Table showing the updated Centroid 1 at 3,2 and Centroid 2 at 7.8,7.4

Updated distance table showing D6 now closer to Centroid 2 than Centroid 1, with the smaller distance for D6 highlighted under Centroid 2

Scatter plot with the purple oval now excluding D6 and the green oval enclosing it along with the rest of the top-right cluster

As mentioned earlier, the algorithm keeps on reiterating the above process until it reaches the point of convergence, which means until no cluster labels are reassigned upon updating the centroids. If we again update the centroids and do the following calculations:

Table of the 13 data points with the cluster labels updated to reflect D6 moving into Cluster 2, six points in cluster 1 and seven points in cluster 2

Calculation showing Centroid 1's X and Y as the mean of the six points in cluster 1, and Centroid 2's X and Y as the mean of the seven points in cluster 2

We find that the new centroids come out to be Centroid 1 (3.5, 2.2) and Centroid 2 (8, 8).

Table showing the final updated Centroid 1 at 3.5,2.2 and Centroid 2 at 8,8

When we calculate and compare the distances, we find that we have reached the point of convergence, as no cluster labels are updated anymore, and hence we can stop the process and come up with the final set of clusters.

Final distance table showing every data point's nearest centroid matches its existing cluster label, confirming convergence

Determining the Number of K

The single biggest parameter here is the value of k. There are multiple ways through which we can find the value of K.

Profiling Approach

This is a method where we identify the characteristics of each segment, and this method can be used if we have very good domain knowledge and have a lot of time at hand. Here we take multiple values of k. Then we analyse each of these clusters for various values of k, and the segment that provides us with the most meaningful results is chosen as the final value.

For example, we have a dataset, and we run the algorithm with k=3, k=4, k=5, k=6 and k=7, and we get the following results.

Table of cluster profiles for k equals 3, with each cluster's variables highlighted green where 25 percent above the overall mean and red where 25 percent below

Here for k=3, we get three clusters. We then find the mean of features for all these clusters and highlight the features which are 25% above the mean and 25% below the mean. We do the same for k=4, 5, 6 and 7.

Table of cluster profiles for k equals 4 with the same green and red highlighting scheme

Table of cluster profiles for k equals 5 with the same green and red highlighting scheme

Table of cluster profiles for k equals 6 with the same green and red highlighting scheme

Table of cluster profiles for k equals 7 with the same green and red highlighting scheme

We can now analyse each of the clusters for each value of k and see which value of k provides us with the most meaningful clusters (in our example it came out to be k=5). This approach is, however, very time consuming and fails if we have no domain knowledge or have no idea of the range where the value of k should lie.

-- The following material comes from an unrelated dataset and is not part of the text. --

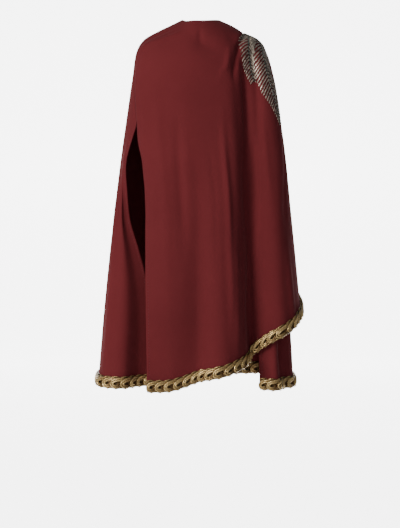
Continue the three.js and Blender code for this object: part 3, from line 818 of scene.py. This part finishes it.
def waving_cords_tree():
    """Parallel round cords that wave or loop along a flat guide, wrapped onto the guide's surface.

    The guide's own map counts repeats of the braid along it, and has the same scale across it.
    """
    nodes, given, result = node_group("Waving cords", "GeometryNodeTree", [
        ("INPUT", "Guide", "Geometry", None),
        ("INPUT", "Repeats", "Int", 10),
        ("INPUT", "Repeat Length", "Float", 0.03),
        ("INPUT", "Steps", "Int", 20),
        ("INPUT", "Cords", "Int", 1),
        ("INPUT", "Cord Gap", "Float", 0.0),
        ("INPUT", "Reach Along", "Float", 0.0),
        ("INPUT", "Middle", "Float", 0.0),
        ("INPUT", "Reach Across", "Float", 0.0),
        ("INPUT", "Phase", "Float", 0.0),
        ("INPUT", "Height", "Float", 0.0),
        ("INPUT", "Lift", "Float", 0.0),
        ("INPUT", "Cord Radius", "Float", 0.001),
        ("OUTPUT", "Cords", "Geometry", None),
    ])
    sums = nodes.maths

    def in_repeats(name):
        return sums("DIVIDE", given[name], given["Repeat Length"])

    count = sums("ADD", sums("MULTIPLY", given["Repeats"], given["Steps"]), 1.0)
    line = nodes.add("GeometryNodeMeshLine", {"Count": count}).outputs[0]
    curve = nodes.add("GeometryNodeMeshToCurve", {"Mesh": line}).outputs[0]
    index = nodes.add("GeometryNodeInputIndex").outputs[0]
    marked = nodes.store(curve, "repeat", sums("DIVIDE", index, given["Steps"]))
    copies = nodes.add("GeometryNodeDuplicateElements", {"Geometry": marked, "Amount": given["Cords"]},
                       domain="SPLINE")
    numbered = nodes.store(copies.outputs[0], "cord", copies.outputs["Duplicate Index"], domain="CURVE")

    repeat, cord = nodes.named("repeat"), nodes.named("cord")
    turn = sums("ADD", sums("MULTIPLY", repeat, math.tau), given["Phase"])
    sine, cosine = sums("SINE", turn), sums("COSINE", turn)
    reach_along, reach_across = in_repeats("Reach Along"), in_repeats("Reach Across")
    go_along = sums("ADD", 1.0, sums("MULTIPLY", sums("MULTIPLY", reach_along, math.tau), cosine))
    go_across = sums("MULTIPLY", sums("MULTIPLY", reach_across, math.tau), sine)
    squares = sums("MULTIPLY", go_along, go_along), sums("MULTIPLY", go_across, go_across)
    speed = sums("SQRT", sums("ADD", *squares))
    middle_cord = sums("MULTIPLY", sums("SUBTRACT", given["Cords"], 1.0), 0.5)
    beside = sums("MULTIPLY", sums("SUBTRACT", cord, middle_cord), in_repeats("Cord Gap"))
    beside = sums("DIVIDE", beside, speed)
    along = sums("ADD", repeat, sums("MULTIPLY", reach_along, sine))
    along = sums("SUBTRACT", along, sums("MULTIPLY", beside, go_across))
    along = sums("MINIMUM", sums("MAXIMUM", along, CORD_END), sums("SUBTRACT", given["Repeats"], CORD_END))
    across = sums("SUBTRACT", in_repeats("Middle"), sums("MULTIPLY", reach_across, cosine))
    across = sums("ADD", across, sums("MULTIPLY", beside, go_along))
    flat_place = nodes.add("ShaderNodeCombineXYZ", {"X": along, "Y": across}).outputs[0]
    height = sums("SUBTRACT", given["Height"], sums("MULTIPLY", given["Lift"], sine))

    guide_map, out = nodes.named("braid", "FLOAT_VECTOR"), nodes.named("out", "FLOAT_VECTOR")
    on_guide = []
    for field in (nodes.add("GeometryNodeInputPosition").outputs[0], out):
        sample = nodes.add("GeometryNodeSampleUVSurface", data_type="FLOAT_VECTOR")
        for socket, value in zip(sample.inputs, (given["Guide"], field, guide_map, flat_place)):
            nodes.feed(socket, value)
        on_guide.append(sample.outputs[0])
    raised = nodes.add("ShaderNodeVectorMath", {0: on_guide[1]}, operation="SCALE")
    nodes.feed(raised.inputs["Scale"], height)
    moved = nodes.add("ShaderNodeVectorMath", {0: on_guide[0], 1: raised.outputs[0]}, operation="ADD")
    # How high each cord rides. The gold material paints shade where it is low.
    risen = nodes.store(numbered, "cord_rise", sums("SUBTRACT", 0.5, sums("MULTIPLY", sine, 0.5)))
    laid = nodes.add("GeometryNodeSetPosition", {"Geometry": risen, "Position": moved.outputs[0]}).outputs[0]

    length = nodes.add("GeometryNodeSplineParameter").outputs["Length"]
    measured = nodes.store(laid, "cord_length", length)
    round_section = {"Resolution": CORD_SIDES, "Radius": given["Cord Radius"]}
    section = nodes.add("GeometryNodeCurvePrimitiveCircle", round_section).outputs[0]
    turn = sums("MULTIPLY", nodes.add("GeometryNodeSplineParameter").outputs["Factor"], math.tau)
    around = nodes.add("ShaderNodeCombineXYZ", {"X": sums("COSINE", turn), "Y": sums("SINE", turn)})
    turned = nodes.store(section, "cord_around", around.outputs[0], kind="FLOAT_VECTOR")
    swept = nodes.add("GeometryNodeCurveToMesh", {
        "Curve": measured, "Profile Curve": turned, "Fill Caps": True,
    })
    nodes.feed(result["Cords"], swept.outputs[0])
    return nodes.tree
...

Scatter plot showing five distinct, well-separated clusters of points corresponding to the chosen k equals 5 result

Elbow Analysis

The other most famous approach is the Elbow Analysis. In this method, we compute the average distance of the data points from the centroid. With the increase in the number of centroids, the average distance between data points and their centroid decreases. We can use multiple values of k and plot them on a graph as shown below, and look for the value of k where the slope decreases and the average distance levels out.

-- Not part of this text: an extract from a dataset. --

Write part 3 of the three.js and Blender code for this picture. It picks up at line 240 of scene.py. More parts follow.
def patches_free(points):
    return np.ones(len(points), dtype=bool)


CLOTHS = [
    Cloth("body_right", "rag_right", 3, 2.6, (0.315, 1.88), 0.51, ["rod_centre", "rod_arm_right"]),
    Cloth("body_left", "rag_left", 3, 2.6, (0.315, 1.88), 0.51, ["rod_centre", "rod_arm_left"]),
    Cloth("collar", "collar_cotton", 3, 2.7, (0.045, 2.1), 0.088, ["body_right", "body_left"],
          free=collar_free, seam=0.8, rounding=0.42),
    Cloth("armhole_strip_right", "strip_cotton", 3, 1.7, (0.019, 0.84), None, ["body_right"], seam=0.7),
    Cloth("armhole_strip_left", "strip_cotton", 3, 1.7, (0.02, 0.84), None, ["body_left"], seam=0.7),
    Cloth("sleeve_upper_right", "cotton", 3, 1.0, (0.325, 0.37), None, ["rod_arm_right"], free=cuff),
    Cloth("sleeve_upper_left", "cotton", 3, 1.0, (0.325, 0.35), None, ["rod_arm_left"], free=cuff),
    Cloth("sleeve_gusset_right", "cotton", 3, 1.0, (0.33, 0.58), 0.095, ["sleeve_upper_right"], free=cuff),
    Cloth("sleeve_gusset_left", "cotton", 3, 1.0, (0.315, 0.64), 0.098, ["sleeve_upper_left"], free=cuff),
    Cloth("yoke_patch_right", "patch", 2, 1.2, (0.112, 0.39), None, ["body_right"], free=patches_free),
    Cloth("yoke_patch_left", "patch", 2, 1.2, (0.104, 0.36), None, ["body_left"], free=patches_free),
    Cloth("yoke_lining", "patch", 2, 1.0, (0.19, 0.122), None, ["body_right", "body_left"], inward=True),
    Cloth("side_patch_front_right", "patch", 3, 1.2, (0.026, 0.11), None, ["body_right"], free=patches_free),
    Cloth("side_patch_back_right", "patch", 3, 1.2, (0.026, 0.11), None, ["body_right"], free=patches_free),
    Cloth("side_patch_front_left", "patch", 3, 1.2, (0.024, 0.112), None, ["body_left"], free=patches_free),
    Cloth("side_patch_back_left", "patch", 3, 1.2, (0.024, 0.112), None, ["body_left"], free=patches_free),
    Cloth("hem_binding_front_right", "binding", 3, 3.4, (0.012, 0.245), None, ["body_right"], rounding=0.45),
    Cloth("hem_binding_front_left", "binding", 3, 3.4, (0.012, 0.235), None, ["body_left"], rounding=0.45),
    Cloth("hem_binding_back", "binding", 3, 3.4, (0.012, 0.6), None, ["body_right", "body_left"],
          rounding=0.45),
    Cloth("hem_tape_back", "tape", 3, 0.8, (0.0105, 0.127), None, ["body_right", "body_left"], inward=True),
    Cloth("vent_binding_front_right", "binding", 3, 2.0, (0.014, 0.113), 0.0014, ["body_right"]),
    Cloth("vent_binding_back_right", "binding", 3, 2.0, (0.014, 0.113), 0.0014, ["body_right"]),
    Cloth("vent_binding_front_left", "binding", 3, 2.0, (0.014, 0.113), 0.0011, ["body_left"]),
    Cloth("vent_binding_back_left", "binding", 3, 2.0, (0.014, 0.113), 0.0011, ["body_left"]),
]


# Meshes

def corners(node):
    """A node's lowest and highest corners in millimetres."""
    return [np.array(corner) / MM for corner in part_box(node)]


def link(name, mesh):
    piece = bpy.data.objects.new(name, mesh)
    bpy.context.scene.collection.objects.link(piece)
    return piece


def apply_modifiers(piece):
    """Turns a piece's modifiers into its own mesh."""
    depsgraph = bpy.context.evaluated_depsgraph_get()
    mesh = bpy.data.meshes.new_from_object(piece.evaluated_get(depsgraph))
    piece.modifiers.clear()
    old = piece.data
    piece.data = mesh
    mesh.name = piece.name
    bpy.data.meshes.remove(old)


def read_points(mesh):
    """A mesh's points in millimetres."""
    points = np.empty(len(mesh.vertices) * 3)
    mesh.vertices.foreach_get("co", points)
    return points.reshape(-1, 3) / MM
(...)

Line plot of average distance to centroid against number of clusters, dropping steeply and then flattening out into an elbow shape

Other methods for validating the value of k include the Silhouette Coefficient, where the value of k that provides the largest coefficient is considered. Also, other metrics such as ANOVA, the SC Test, and Dendrograms can also be used.

Role of Seed

The objective of the algorithm is not to reduce the error (as we are in an unsupervised setup), but to minimize the aggregate distance from each centroid to the data points that are assigned to that centroid. Here we are concerned with intra-cluster distance (we do not care about the distance between the clusters). The problem with this clustering method is that we start by selecting the centroids randomly. Now we will converge no matter what random centroids we start with, but we converge to a local optimum, which means that if we start with different initial centroids, we will end up with a different result. To briefly understand this in the context of coding, we initiate the process (of the random selection of centroid) by providing a random seed in the code. Upon changing the seed, the value of k that we get from an elbow analysis can differ, which means that the initial random centroids affect the convergence. In a manual method, we can run the K-Means clustering for n number of k for m number of times, with each time having a different random seed, and then average the results of the elbow analysis to find the right number of k.

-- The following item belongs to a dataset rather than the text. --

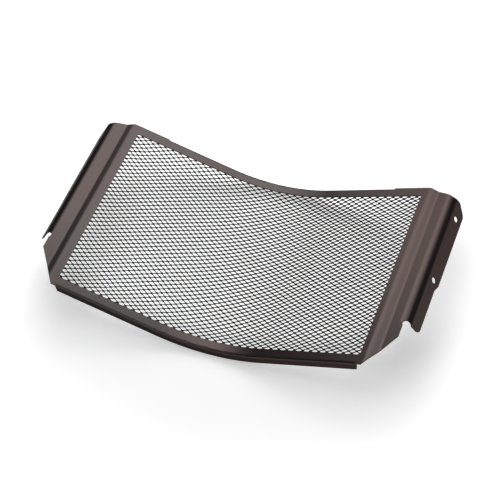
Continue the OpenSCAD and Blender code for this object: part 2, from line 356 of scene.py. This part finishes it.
def add_range(tree, from_min, from_max, to_min=0.0, to_max=1.0, **settings):
    """Adds a node that maps the first pair of values to the second pair."""
    node = add_node(tree, "ShaderNodeMapRange", **settings)
    node.inputs["From Min"].default_value = from_min
    node.inputs["From Max"].default_value = from_max
    node.inputs["To Min"].default_value = to_min
    node.inputs["To Max"].default_value = to_max
    return node


def wire(tree, *wires):
    """Links the sockets named by each (node, output, node, input)."""
    for source, output, target, socket in wires:
        tree.links.new(source.outputs[output], target.inputs[socket])


# %% [markdown]
# The first group is the coat's tone. One slow noise mixes two shades of the coat, stretched along
# the folds as the spray gun moved. Most of the noise lies between 0.35 and 0.65, so a Map Range
# spreads that part over the whole mix. The same noise shifts the roughness, so the gloss is uneven
# too. A Mix node has its two colours at inputs 6 and 7 and the mixed one at output 2.

# %% Group: wandering tone
tone, start, end = new_group("coat_tone",
    {"Shade": ("Color", (0.02, 0.02, 0.02, 1)), "Warm Shade": ("Color", (0.03, 0.02, 0.02, 1)),
     "Size": ("Float", 10.0), "Roughness": ("Float", 0.35), "Unevenness": ("Float", 0.05)},
    {"Color": "Color", "Roughness": "Float"})
where = add_node(tone, "ShaderNodeTexCoord")
stretch = add_node(tone, "ShaderNodeMapping", Scale=(1.0, 0.35, 1.0))
clouds = add_node(tone, "ShaderNodeTexNoise", Detail=3.0, Roughness=0.5)
spread = add_range(tone, 0.35, 0.65)
shade = add_node(tone, "ShaderNodeMix", data_type="RGBA")
shift = add_node(tone, "ShaderNodeMath", operation="MULTIPLY_ADD")
wire(tone,
    (where, "Object", stretch, "Vector"),
    (stretch, "Vector", clouds, "Vector"),
    (start, "Size", clouds, "Scale"),
    (clouds, "Fac", spread, "Value"),
    (spread, "Result", shade, "Factor"),
    (start, "Shade", shade, 6),
    (start, "Warm Shade", shade, 7),
    (spread, "Result", shift, 0),
    (start, "Unevenness", shift, 1),
    (start, "Roughness", shift, 2),
    (shade, 2, end, "Color"),
    (shift, "Value", end, "Roughness"))
print(tone.name, "has", len(tone.nodes), "nodes")

# %% [markdown]
# The second group finds the sharp edges, where the coat is rubbed and where its lighter colour is
# also a painted highlight. A Bevel node gives the normal that a rounded edge would have. Its dot
# product with the true normal is 1 on a flat face and falls near an edge, where the mask comes in
# between 0.97 and 0.80. A fine noise breaks the rubbed line up, because hands and boxes don't rub
# an edge evenly.

# %% Group: rubbed edges with a painted highlight
rubbed_and_highlit_edges, start, end = new_group("rubbed_edges_with_painted_highlight",
    {"Width": ("Float", 0.0004), "Amount": ("Float", 0.3)}, {"Mask": "Float"})
rounded = add_node(rubbed_and_highlit_edges, "ShaderNodeBevel", samples=6)
true_face = add_node(rubbed_and_highlit_edges, "ShaderNodeNewGeometry")
same = add_node(rubbed_and_highlit_edges, "ShaderNodeVectorMath", operation="DOT_PRODUCT")
edge = add_range(rubbed_and_highlit_edges, 0.97, 0.80)
where = add_node(rubbed_and_highlit_edges, "ShaderNodeTexCoord")
patches = add_node(rubbed_and_highlit_edges, "ShaderNodeTexNoise", Scale=160.0, Detail=4.0)
broken = add_range(rubbed_and_highlit_edges, 0.42, 0.62)
both = add_node(rubbed_and_highlit_edges, "ShaderNodeMath", operation="MULTIPLY")
amount = add_node(rubbed_and_highlit_edges, "ShaderNodeMath", operation="MULTIPLY")
wire(rubbed_and_highlit_edges,
    (start, "Width", rounded, "Radius"),
    (rounded, "Normal", same, 0),
    (true_face, "Normal", same, 1),
    (same, "Value", edge, "Value"),
    (where, "Object", patches, "Vector"),
    (patches, "Fac", broken, "Value"),
    (edge, "Result", both, 0),
    (broken, "Result", both, 1),
    (both, "Value", amount, 0),
    (start, "Amount", amount, 1),
    (amount, "Value", end, "Mask"))
print(rubbed_and_highlit_edges.name, "has", len(rubbed_and_highlit_edges.nodes), "nodes")

# %% [markdown]
# The third group is the peel: a fine noise that a Bump node in each coat turns into dimples.

# %% Group: powder peel
peel, start, end = new_group("powder_peel", {"Size": ("Float", 900.0)}, {"Height": "Float"})
where = add_node(peel, "ShaderNodeTexCoord")
dimples = add_node(peel, "ShaderNodeTexNoise", Detail=2.0, Roughness=0.4)
wire(peel,
    (where, "Object", dimples, "Vector"),
    (start, "Size", dimples, "Scale"),
    (dimples, "Fac", end, "Height"))
print(peel.name, "has", len(peel.nodes), "nodes")

# %% [markdown]
# A coat is now the three groups and one shader. The rubbed mask pulls the colour towards a bare,
# lighter shade, which is wear and a painted edge highlight together, and lifts the roughness there.
# Flake is the share of metal in the coat, and glance is how much the flakes mirror at a flat angle.

# %% A helper that builds a coat
RUBBED_ROUGHER = 0.15
PEEL_DEPTH = 0.1 * MM


def make_coat(name, shade, warm_shade, worn_and_highlit_shade, **look):
    """Builds one powder coat from the shared groups; look holds its single values."""
    coat = bpy.data.materials.new(name)
    coat.use_nodes = True
    tree = coat.node_tree
    shader = tree.nodes["Principled BSDF"]
    shader.inputs["Specular IOR Level"].default_value = look["gloss"]
    shader.inputs["Metallic"].default_value = look["flake"]
    shader.inputs["Specular Tint"].default_value = (look["glance"],) * 3 + (1,)
    tones = add_node(tree, "ShaderNodeGroup", node_tree=tone)
    tones.inputs["Shade"].default_value = (*shade, 1)
    tones.inputs["Warm Shade"].default_value = (*warm_shade, 1)
    tones.inputs["Roughness"].default_value = look["roughness"]
    tones.inputs["Unevenness"].default_value = look["unevenness"]
    edges = add_node(tree, "ShaderNodeGroup", node_tree=rubbed_and_highlit_edges)
    edges.inputs["Width"].default_value = look["edge_width"]
    edges.inputs["Amount"].default_value = look["wear"]
    dimpled = add_node(tree, "ShaderNodeGroup", node_tree=peel)
    # The lighter worn shade on the edges is wear and a painted edge highlight.
    worn_and_highlit = add_node(tree, "ShaderNodeMix", data_type="RGBA")
    worn_and_highlit.inputs[7].default_value = (*worn_and_highlit_shade, 1)
    dull = add_node(tree, "ShaderNodeMath", operation="MULTIPLY_ADD")
    dull.inputs[1].default_value = RUBBED_ROUGHER
    bump = add_node(tree, "ShaderNodeBump", Strength=0.12, Distance=PEEL_DEPTH)
    wire(tree,
        (edges, "Mask", worn_and_highlit, "Factor"),
        (tones, "Color", worn_and_highlit, 6),
        (worn_and_highlit, 2, shader, "Base Color"),
        (edges, "Mask", dull, 0),
        (tones, "Roughness", dull, 2),
        (dull, "Value", shader, "Roughness"),
        (dimpled, "Height", bump, "Height"),
        (bump, "Normal", shader, "Normal"))
    return coat


# %% [markdown]
# The frame's powder is a satin brown-black with fine metal flakes. The flakes tint what it mirrors,
# so it looks grey-brown in the light and nearly black out of it. The mesh is plain black. Both
# coats are put on: the frame keeps its CAD mesh, and the new panel stands for the plain one.

# %% Coat the frame and the mesh
# The worn shade of each coat is a lighter edge colour: wear and a painted edge highlight.
brown_black = make_coat("brown_black_coat",
    shade=(0.053, 0.050, 0.049), warm_shade=(0.064, 0.048, 0.045), worn_and_highlit_shade=(0.13, 0.12, 0.115),
    roughness=0.25, unevenness=0.06, gloss=0.5, flake=0.9, glance=0.1,
    wear=0.3, edge_width=0.4 * MM)
black = make_coat("black_mesh_coat",
    shade=(0.004, 0.004, 0.0045), warm_shade=(0.008, 0.007, 0.007), worn_and_highlit_shade=(0.05, 0.05, 0.05),
    roughness=0.45, unevenness=0.08, gloss=0.25, flake=0.0, glance=1.0,
    wear=0.15, edge_width=0.15 * MM)
frame_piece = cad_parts["frame"]
frame_piece.data.materials.clear()
frame_piece.data.materials.append(brown_black)
panel.data.materials.clear()
panel.data.materials.append(black)
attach(panel, "root")
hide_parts("mesh_panel")
print("coated:", frame_piece.name, "and", panel.name)

# %% [markdown]
# ## Floor and light
# The guard lies on a wide white floor. The floor catches its soft shadow, and it also gives off a
# little light for the camera and for mirrored rays only, which keeps the background white without
# more light on the guard.

# %% Floor
FLOOR_W = 12

start_clean()
bpy.ops.mesh.primitive_plane_add(size=FLOOR_W, location=(0, 0, 0))
floor = bpy.context.object
floor.name = "floor"
pale = bpy.data.materials.new("white_sweep")
pale.use_nodes = True
tree = pale.node_tree
tree.nodes.clear()
paper = add_node(tree, "ShaderNodeBsdfDiffuse", Color=(0.85, 0.85, 0.855, 1))
glow = add_node(tree, "ShaderNodeEmission", Color=(1, 1, 1, 1))
rays = add_node(tree, "ShaderNodeLightPath")
seen = add_node(tree, "ShaderNodeMath", operation="MAXIMUM")
dim = add_node(tree, "ShaderNodeMath", operation="MULTIPLY")
total = add_node(tree, "ShaderNodeAddShader")
out = add_node(tree, "ShaderNodeOutputMaterial")
wire(tree,
    (rays, "Is Camera Ray", seen, 0),
    (rays, "Is Glossy Ray", seen, 1),
    (seen, "Value", dim, 0),
    (dim, "Value", glow, "Strength"),
    (paper, "BSDF", total, 0),
    (glow, "Emission", total, 1),
    (total, "Shader", out, "Surface"))
floor.data.materials.append(pale)
print("the floor is", FLOOR_W, "m wide")

# %% [markdown]
# The glow isn't the same everywhere. It grows with the distance from the guard, where the lamps get
# weak. There is also a patch of it under the mesh, as on a light table: painted light that lifts
# the guard's shadow there, so that the holes look white. The patch is an ellipse: a Mapping node
# turns it into a circle of radius 1, and the glow fades out across the circle's edge.

# %% Where the floor glows
NEAR_GLOW = 0.3
FAR_GLOW = 0.85
NEAR_R = 0.14
FAR_R = 0.46
PATCH_GLOW = 0.36
PATCH_MIDDLE = (-0.02, 0.03, 0)
PATCH_HALF = (0.2, 0.11, 1)
PATCH_FADE = (0.9, 1.35)

where = add_node(tree, "ShaderNodeTexCoord")
away = add_node(tree, "ShaderNodeVectorMath", operation="LENGTH")
pool = add_range(tree, NEAR_R, FAR_R, NEAR_GLOW, FAR_GLOW, interpolation_type="SMOOTHSTEP")
under = add_node(tree, "ShaderNodeMapping", vector_type="TEXTURE",
    Location=PATCH_MIDDLE, Scale=PATCH_HALF)
inner = add_node(tree, "ShaderNodeVectorMath", operation="LENGTH")
patch = add_range(tree, *PATCH_FADE, PATCH_GLOW, 0.0, interpolation_type="SMOOTHSTEP")
both = add_node(tree, "ShaderNodeMath", operation="ADD")
wire(tree,
    (where, "Object", away, 0),
    (away, "Value", pool, "Value"),
    (where, "Object", under, "Vector"),
    (under, "Vector", inner, 0),
    (inner, "Value", patch, "Value"),
    (pool, "Result", both, 0),
    (patch, "Result", both, 1),
    (both, "Value", dim, 1))
print("the floor's material has", len(tree.nodes), "nodes")

# %% [markdown]
# A satin dark coat shows the light as much as its own colour. One large softbox hangs high above,
# and a smaller one stands close behind the guard. The left wing, the middle and the top rail mirror
# both and look grey. What turns away from them is dark, which gives the folds their black bands. A
# third one stands in front, for what the guard mirrors when it is seen from behind.

# %% Studio light
WORLD_GLOW = 0.1


def add_softbox(name, place, size, glow):
    """Adds a square area lamp that faces the guard and looks as bright as glow."""
    lamp_data = bpy.data.lights.new(name, "AREA")
    lamp_data.size = size
    lamp_data.energy = glow * pi * size * size
    lamp = bpy.data.objects.new(name, lamp_data)
    bpy.context.scene.collection.objects.link(lamp)
    place = Vector(place)
    facing = (-place).to_track_quat("-Z", "Y").to_matrix().to_4x4()
    lamp.matrix_world = Matrix.Translation(place) @ facing
    print(name, "gives", round(lamp_data.energy, 2), "W")


world = bpy.data.worlds.new("studio")
bpy.context.scene.world = world
world.use_nodes = True
sky = world.node_tree.nodes["Background"]
sky.inputs["Color"].default_value = (1, 1, 1, 1)
sky.inputs["Strength"].default_value = WORLD_GLOW
add_softbox("overhead", place=(-0.076, 0.433, 1.642), size=1.96, glow=1.5)
add_softbox("behind", place=(-0.13, 0.465, 0.495), size=0.58, glow=1.8)
add_softbox("front_fill", place=(0.1, -1.25, 0.85), size=1.1, glow=1.0)
bpy.context.scene.view_settings.view_transform = "Standard"

# %% [markdown]
# Last, the script prints that it is done.

# %% End
print("done")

Pre-Processing Required for K-Means Clustering

Outlier Treatment

Like for all distance-based techniques, Outlier Treatment is required to be done on the data before using it for K-Means clustering. There are various outlier treatment methods that have been discussed in the Outlier Treatment article.

Missing Value Treatment

Many methods of handling missing values have been discussed in the Missing Value Treatment article.

Rescaling Data

As mentioned in Feature Scaling, distance-based algorithms need the data to be rescaled so that the metric makes sense to the algorithm.

Encoding

Also, the features need to be numerical, so one-hot encoding/dummy variable creation will be required if there are categorical variables in the data. This has been discussed in the Encoding article.

Dimensionality Reduction

There are various Dimensionality Reduction techniques, such as PCA, that can be applied to reduce the number of features which are unnecessary and can make the output of K-Means less meaningful.

K-Means is one of the most useful methods of clustering; however, it can suffer when the data is arranged in a particular way (such as half-moon-shaped datasets). Also, K-Means is heavily dependent on the predetermined number of k, and its results can be affected by the seed used for initialisation. Despite all these shortcomings, K-Means is one of the easiest clustering algorithms to understand and implement.